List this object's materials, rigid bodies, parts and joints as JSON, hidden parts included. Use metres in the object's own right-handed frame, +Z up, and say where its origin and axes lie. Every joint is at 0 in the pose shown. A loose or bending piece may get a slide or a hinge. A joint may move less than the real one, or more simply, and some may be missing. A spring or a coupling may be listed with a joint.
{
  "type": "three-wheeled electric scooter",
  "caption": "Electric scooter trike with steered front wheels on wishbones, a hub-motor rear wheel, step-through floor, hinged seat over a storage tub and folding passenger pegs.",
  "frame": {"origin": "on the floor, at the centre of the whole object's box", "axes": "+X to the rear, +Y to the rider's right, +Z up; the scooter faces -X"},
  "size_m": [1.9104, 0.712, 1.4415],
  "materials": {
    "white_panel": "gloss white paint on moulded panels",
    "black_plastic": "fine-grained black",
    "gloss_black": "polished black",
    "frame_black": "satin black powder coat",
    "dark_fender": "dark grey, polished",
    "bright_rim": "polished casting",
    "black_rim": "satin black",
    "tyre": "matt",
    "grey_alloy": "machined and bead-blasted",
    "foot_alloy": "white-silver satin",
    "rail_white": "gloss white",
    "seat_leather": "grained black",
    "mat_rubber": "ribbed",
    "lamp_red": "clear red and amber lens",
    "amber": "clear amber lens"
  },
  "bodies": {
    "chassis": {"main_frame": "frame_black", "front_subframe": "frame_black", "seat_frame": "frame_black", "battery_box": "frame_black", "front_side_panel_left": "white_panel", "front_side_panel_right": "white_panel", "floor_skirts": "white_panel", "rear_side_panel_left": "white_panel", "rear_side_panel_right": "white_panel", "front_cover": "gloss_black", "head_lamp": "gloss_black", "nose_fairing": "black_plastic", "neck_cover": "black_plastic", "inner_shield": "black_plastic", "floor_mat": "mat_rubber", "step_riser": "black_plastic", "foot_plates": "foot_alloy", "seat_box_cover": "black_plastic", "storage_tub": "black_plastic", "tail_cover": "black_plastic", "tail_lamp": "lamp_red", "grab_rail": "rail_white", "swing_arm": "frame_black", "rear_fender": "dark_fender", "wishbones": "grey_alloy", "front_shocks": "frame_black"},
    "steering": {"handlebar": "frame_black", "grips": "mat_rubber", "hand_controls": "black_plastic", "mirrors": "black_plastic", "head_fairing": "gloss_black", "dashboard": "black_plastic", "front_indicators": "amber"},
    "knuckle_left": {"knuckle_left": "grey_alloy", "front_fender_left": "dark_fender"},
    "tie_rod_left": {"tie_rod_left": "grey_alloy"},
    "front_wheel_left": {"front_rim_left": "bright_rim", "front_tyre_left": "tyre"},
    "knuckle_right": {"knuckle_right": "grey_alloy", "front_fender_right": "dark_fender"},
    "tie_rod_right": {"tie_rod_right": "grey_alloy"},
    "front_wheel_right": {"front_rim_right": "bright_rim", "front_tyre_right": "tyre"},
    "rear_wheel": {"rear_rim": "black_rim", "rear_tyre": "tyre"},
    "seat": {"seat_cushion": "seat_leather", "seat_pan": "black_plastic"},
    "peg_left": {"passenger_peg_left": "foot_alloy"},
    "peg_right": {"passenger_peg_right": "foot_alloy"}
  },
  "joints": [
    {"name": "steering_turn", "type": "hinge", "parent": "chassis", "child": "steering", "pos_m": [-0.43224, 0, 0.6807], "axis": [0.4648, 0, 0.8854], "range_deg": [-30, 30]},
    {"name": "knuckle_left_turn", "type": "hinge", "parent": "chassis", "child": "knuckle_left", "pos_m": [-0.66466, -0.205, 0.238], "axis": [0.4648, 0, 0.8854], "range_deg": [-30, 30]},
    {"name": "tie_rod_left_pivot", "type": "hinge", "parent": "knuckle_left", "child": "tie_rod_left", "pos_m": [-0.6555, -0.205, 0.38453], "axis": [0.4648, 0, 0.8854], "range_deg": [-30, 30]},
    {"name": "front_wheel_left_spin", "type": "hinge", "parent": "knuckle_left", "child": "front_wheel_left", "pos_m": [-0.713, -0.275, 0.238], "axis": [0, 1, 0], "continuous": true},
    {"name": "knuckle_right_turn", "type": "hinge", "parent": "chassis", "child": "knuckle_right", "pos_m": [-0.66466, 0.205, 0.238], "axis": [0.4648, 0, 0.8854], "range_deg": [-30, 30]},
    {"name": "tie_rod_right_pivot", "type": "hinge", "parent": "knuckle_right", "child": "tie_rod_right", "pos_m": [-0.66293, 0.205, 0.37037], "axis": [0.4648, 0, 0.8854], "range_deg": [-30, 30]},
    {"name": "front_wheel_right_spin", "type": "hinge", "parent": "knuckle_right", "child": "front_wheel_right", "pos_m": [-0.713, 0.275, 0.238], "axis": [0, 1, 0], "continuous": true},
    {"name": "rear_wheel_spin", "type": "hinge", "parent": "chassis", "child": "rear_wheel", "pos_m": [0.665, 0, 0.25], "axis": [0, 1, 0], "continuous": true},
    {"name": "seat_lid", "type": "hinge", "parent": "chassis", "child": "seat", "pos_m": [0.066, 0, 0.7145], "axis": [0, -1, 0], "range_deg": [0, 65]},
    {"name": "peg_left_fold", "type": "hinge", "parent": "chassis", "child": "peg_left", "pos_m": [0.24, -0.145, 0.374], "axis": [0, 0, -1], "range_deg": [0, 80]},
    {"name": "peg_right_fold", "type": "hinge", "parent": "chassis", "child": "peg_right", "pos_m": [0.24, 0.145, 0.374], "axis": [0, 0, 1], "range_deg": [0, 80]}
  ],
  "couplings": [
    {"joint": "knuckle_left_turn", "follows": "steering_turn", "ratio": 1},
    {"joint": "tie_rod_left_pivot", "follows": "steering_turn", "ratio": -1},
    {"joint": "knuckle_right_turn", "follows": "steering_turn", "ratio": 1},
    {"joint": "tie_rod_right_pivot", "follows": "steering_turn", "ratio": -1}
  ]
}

+-------+

» **EXERCISE OBJECTIVE**: Extract the complete data, matching each line exactly.

» **TASK RESULT**:
List this object's materials, rigid bodies, parts and joints as JSON, hidden parts included. Use metres in the object's own right-handed frame, +Z up, and say where its origin and axes lie. Every joint is at 0 in the pose shown. A loose or bending piece may get a slide or a hinge. A joint may move less than the real one, or more simply, and some may be missing. A spring or a coupling may be listed with a joint.
{
  "type": "three-wheeled electric scooter",
  "caption": "Electric scooter trike with steered front wheels on wishbones, a hub-motor rear wheel, step-through floor, hinged seat over a storage tub and folding passenger pegs.",
  "frame": {"origin": "on the floor, at the centre of the whole object's box", "axes": "+X to the rear, +Y to the rider's right, +Z up; the scooter faces -X"},
  "size_m": [1.9104, 0.712, 1.4415],
  "materials": {
    "white_panel": "gloss white paint on moulded panels",
    "black_plastic": "fine-grained black",
    "gloss_black": "polished black",
    "frame_black": "satin black powder coat",
    "dark_fender": "dark grey, polished",
    "bright_rim": "polished casting",
    "black_rim": "satin black",
    "tyre": "matt",
    "grey_alloy": "machined and bead-blasted",
    "foot_alloy": "white-silver satin",
    "rail_white": "gloss white",
    "seat_leather": "grained black",
    "mat_rubber": "ribbed",
    "lamp_red": "clear red and amber lens",
    "amber": "clear amber lens"
  },
  "bodies": {
    "chassis": {"main_frame": "frame_black", "front_subframe": "frame_black", "seat_frame": "frame_black", "battery_box": "frame_black", "front_side_panel_left": "white_panel", "front_side_panel_right": "white_panel", "floor_skirts": "white_panel", "rear_side_panel_left": "white_panel", "rear_side_panel_right": "white_panel", "front_cover": "gloss_black", "head_lamp": "gloss_black", "nose_fairing": "black_plastic", "neck_cover": "black_plastic", "inner_shield": "black_plastic", "floor_mat": "mat_rubber", "step_riser": "black_plastic", "foot_plates": "foot_alloy", "seat_box_cover": "black_plastic", "storage_tub": "black_plastic", "tail_cover": "black_plastic", "tail_lamp": "lamp_red", "grab_rail": "rail_white", "swing_arm": "frame_black", "rear_fender": "dark_fender", "wishbones": "grey_alloy", "front_shocks": "frame_black"},
    "steering": {"handlebar": "frame_black", "grips": "mat_rubber", "hand_controls": "black_plastic", "mirrors": "black_plastic", "head_fairing": "gloss_black", "dashboard": "black_plastic", "front_indicators": "amber"},
    "knuckle_left": {"knuckle_left": "grey_alloy", "front_fender_left": "dark_fender"},
    "tie_rod_left": {"tie_rod_left": "grey_alloy"},
    "front_wheel_left": {"front_rim_left": "bright_rim", "front_tyre_left": "tyre"},
    "knuckle_right": {"knuckle_right": "grey_alloy", "front_fender_right": "dark_fender"},
    "tie_rod_right": {"tie_rod_right": "grey_alloy"},
    "front_wheel_right": {"front_rim_right": "bright_rim", "front_tyre_right": "tyre"},
    "rear_wheel": {"rear_rim": "black_rim", "rear_tyre": "tyre"},
    "seat": {"seat_cushion": "seat_leather", "seat_pan": "black_plastic"},
    "peg_left": {"passenger_peg_left": "foot_alloy"},
    "peg_right": {"passenger_peg_right": "foot_alloy"}
  },
  "joints": [
    {"name": "steering_turn", "type": "hinge", "parent": "chassis", "child": "steering", "pos_m": [-0.43224, 0, 0.6807], "axis": [0.4648, 0, 0.8854], "range_deg": [-30, 30]},
    {"name": "knuckle_left_turn", "type": "hinge", "parent": "chassis", "child": "knuckle_left", "pos_m": [-0.66466, -0.205, 0.238], "axis": [0.4648, 0, 0.8854], "range_deg": [-30, 30]},
    {"name": "tie_rod_left_pivot", "type": "hinge", "parent": "knuckle_left", "child": "tie_rod_left", "pos_m": [-0.6555, -0.205, 0.38453], "axis": [0.4648, 0, 0.8854], "range_deg": [-30, 30]},
    {"name": "front_wheel_left_spin", "type": "hinge", "parent": "knuckle_left", "child": "front_wheel_left", "pos_m": [-0.713, -0.275, 0.238], "axis": [0, 1, 0], "continuous": true},
    {"name": "knuckle_right_turn", "type": "hinge", "parent": "chassis", "child": "knuckle_right", "pos_m": [-0.66466, 0.205, 0.238], "axis": [0.4648, 0, 0.8854], "range_deg": [-30, 30]},
    {"name": "tie_rod_right_pivot", "type": "hinge", "parent": "knuckle_right", "child": "tie_rod_right", "pos_m": [-0.66293, 0.205, 0.37037], "axis": [0.4648, 0, 0.8854], "range_deg": [-30, 30]},
    {"name": "front_wheel_right_spin", "type": "hinge", "parent": "knuckle_right", "child": "front_wheel_right", "pos_m": [-0.713, 0.275, 0.238], "axis": [0, 1, 0], "continuous": true},
    {"name": "rear_wheel_spin", "type": "hinge", "parent": "chassis", "child": "rear_wheel", "pos_m": [0.665, 0, 0.25], "axis": [0, 1, 0], "continuous": true},
    {"name": "seat_lid", "type": "hinge", "parent": "chassis", "child": "seat", "pos_m": [0.066, 0, 0.7145], "axis": [0, -1, 0], "range_deg": [0, 65]},
    {"name": "peg_left_fold", "type": "hinge", "parent": "chassis", "child": "peg_left", "pos_m": [0.24, -0.145, 0.374], "axis": [0, 0, -1], "range_deg": [0, 80]},
    {"name": "peg_right_fold", "type": "hinge", "parent": "chassis", "child": "peg_right", "pos_m": [0.24, 0.145, 0.374], "axis": [0, 0, 1], "range_deg": [0, 80]}
  ],
  "couplings": [
    {"joint": "knuckle_left_turn", "follows": "steering_turn", "ratio": 1},
    {"joint": "tie_rod_left_pivot", "follows": "steering_turn", "ratio": -1},
    {"joint": "knuckle_right_turn", "follows": "steering_turn", "ratio": 1},
    {"joint": "tie_rod_right_pivot", "follows": "steering_turn", "ratio": -1}
  ]
}